Now here is a conundrum: could it be that the pressure from real commercial applications such as BI will this time round turn out to be the driver of tools and technologies for a parallel revolution. The market is clearly much larger than any meaningfully addressed by parallelism before?
*NOTE: Before anyone says “What about Cloud?”, this isn’t the same as cloud computing. This isn’t “the same sort” of parallelism. This is on-chip parallelism where we are talking on-chip access and on-chip comms between hundreds of cores. The issues are different.
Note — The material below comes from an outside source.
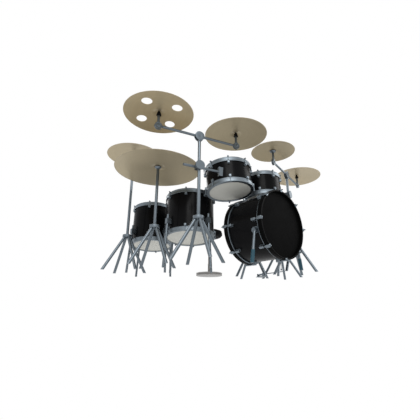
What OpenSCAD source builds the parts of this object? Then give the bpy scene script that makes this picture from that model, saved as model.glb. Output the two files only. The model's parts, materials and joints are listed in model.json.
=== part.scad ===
// Acoustic drum kit: bass drum, two rack toms, two floor toms, snare drum, hi-hat,
// six cymbals on four stands, and a throne. The floor is z = 0, the audience is
// towards -Y, the drummer towards +Y, and the floor toms are on the -X side.

/* [Bass drum] */
// Outer diameter of the bass drum hoops
bass_d = 560; // [500:5:600]
// Length of the bass drum over both hoops
bass_len = 384; // [360:1:520]
// Height of the bass drum axis above the floor
bass_z = 326; // [305:1:380]
// Width of each wooden hoop along the drum
bass_hoop_w = 38; // [30:1:48]
// Radial thickness of each wooden hoop
bass_hoop_t = 14; // [10:1:18]
// Width of each chromed flesh ring
flesh_ring_w = 7; // [5:1:10]
// Number of claws around each hoop
bass_claws_n = 8; // [6:1:10]
// Diameter of the spur tubes
spur_d = 22; // [14:1:22]
// Length of the coloured foot sleeve on each spur
spur_foot_len = 95; // [70:1:120]

/* [Toms and snare] */
// Outer diameter of the larger rack tom's hoops
rack1_d = 392; // [330:1:420]
// Depth of the larger rack tom over its hoops
rack1_h = 221; // [170:1:240]
// Outer diameter of the smaller rack tom's hoops
rack2_d = 351; // [280:1:390]
// Depth of the smaller rack tom over its hoops
rack2_h = 220; // [150:1:250]
// Outer diameter of the front floor tom's hoops
floor1_d = 440; // [360:1:460]
// Depth of the front floor tom over its hoops
floor1_h = 386; // [330:1:440]
// Outer diameter of the rear floor tom's hoops
floor2_d = 400; // [320:1:410]
// Depth of the rear floor tom over its hoops
floor2_h = 387; // [350:1:460]
// Outer diameter of the snare drum's hoops
snare_d = 356; // [320:1:380]
// Depth of the snare drum over its hoops
snare_h = 140; // [120:1:165]
// Thickness of every drum shell
shell_wall = 7; // [4:0.5:10]
// Height of the metal hoops
hoop_h = 36; // [28:1:44]
// Radial width of the hoop's flange over the head
hoop_flange = 26; // [16:1:32]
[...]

Peter, I am with you in the belief that for parallel *computing* to deliver on its theoretical promises, we must all, to borrow an old Apple ad phrase, “think different”. And, as I love “nosebleed” programming languages as much as anybody – the first one I learned was APL and the second was LISP, I cannot disagree that different thinking must be accompanied by different programming notions and I am very happy to lately see some renewed vigor in parallel programming research at Carnegie-Mellon, IBM and elsewhere. There are many categories of computing challenges, including advanced mathematics, encryption, and others, that will require all you prescribe and more to benefit from parallelism.
You are also quite right to point out that I was indeed talking about *applied* parallelism and particularly in the realm of ETL, Data Mining and Predictive Analytics. These are problems where even an admittedly primordial tools-oriented approach like DataRush that gets good results should be considered a great leap forward for parallelism at large, for a few reasons. It gets a large number of commercial programmers, vendors, analysts, and journalists learning and thinking about parallel computing. It gets a large number of companies spending money on parallel computing solutions. And, it renews everybody’s resolve to address a broader range of applications and to seek more fundamental technical solutions, i.e. parallel languages and algorithms. If, in the process, Pervasive bloodies the noses of their larger, less innovative rivals, all the better for its bottom line and for the satisfaction of those of us who root for the underdog.